III. Der Kläger hat auch keinen Anspruch auf eine Besitzstandszulage nach der tariflichen Härtefallregelung in der Protokollnotiz Nr. 3 iVm. Nr. 5 zu § 11 TVÜ-VKA idF des Änderungstarifvertrages Nr. 2 vom zum TVÜ-VKA für die Zeit ab . Er erfüllt die Anspruchsvoraussetzungen dieser Härtefallregelung bereits deshalb nicht, weil er nicht drei oder mehr Kinder hat. Auch insoweit ist keine Gruppenbildung erfolgt, die die durch Art. 6 Abs. 1 GG geschützten Belange von Ehe und Familie gleichheits- oder sachwidrig außer Betracht lässt. Mit dieser Regelung wollen die Tarifvertragsparteien ersichtlich den Umstand berücksichtigen, dass mit steigender Kinderzahl auch der Aufwand der Familie steigt (vgl.
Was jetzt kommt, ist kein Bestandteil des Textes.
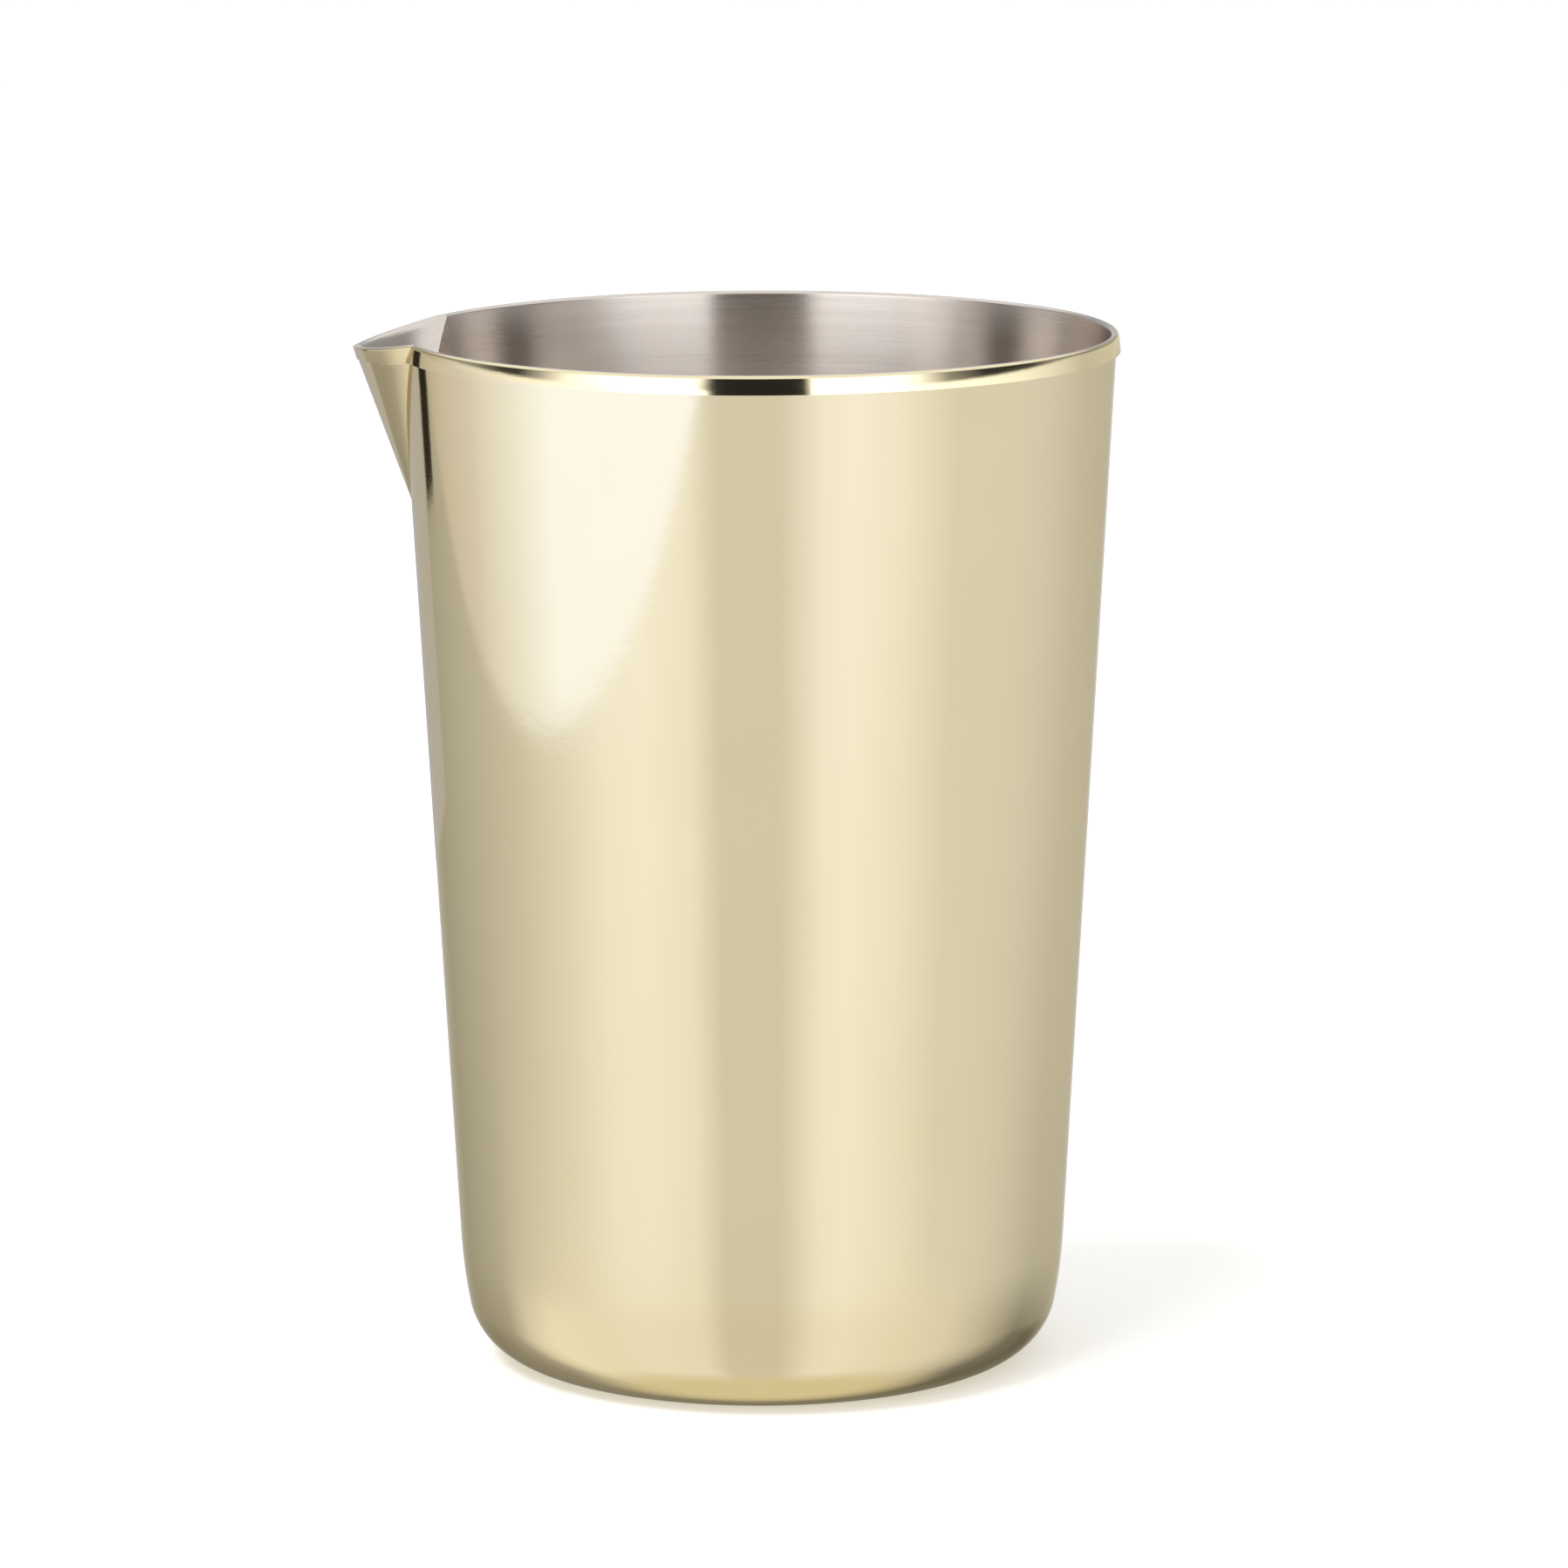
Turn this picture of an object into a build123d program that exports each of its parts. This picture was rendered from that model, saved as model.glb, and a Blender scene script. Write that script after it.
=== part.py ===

Felix in Kirchhof EStG 8. Aufl. § 66 Rn. 1) und diesen erhöhten Aufwand gerade kinderreicher Familien ausgleichen. Auch der Gesetzgeber differenziert hinsichtlich der Höhe des Kindergeldes in § 66 EStG nach der Anzahl der Kinder. Bis zum Veranlagungszeitraum 2001 stieg die Höhe des Kindergeldes ab dem dritten und noch einmal ab dem vierten Kind. Ab dem Veranlagungszeitraum 2002 ist das Kindergeld für das erste bis dritte Kind einheitlich auf 154,00 Euro festgesetzt, für das vierte und jedes weitere Kind wird ein um 25,00 Euro höherer Betrag gewährt. Die tarifliche Differenzierung in der Härtefallregelung der Protokollnotiz Nr. 3 zu § 11 TVÜ-VKA benachteiligt Familien mit nur ein oder zwei Kindern deshalb nicht sachwidrig.

IV. Der Kläger hat nach § 97 Abs. 1 ZPO die Kosten der Revision zu tragen.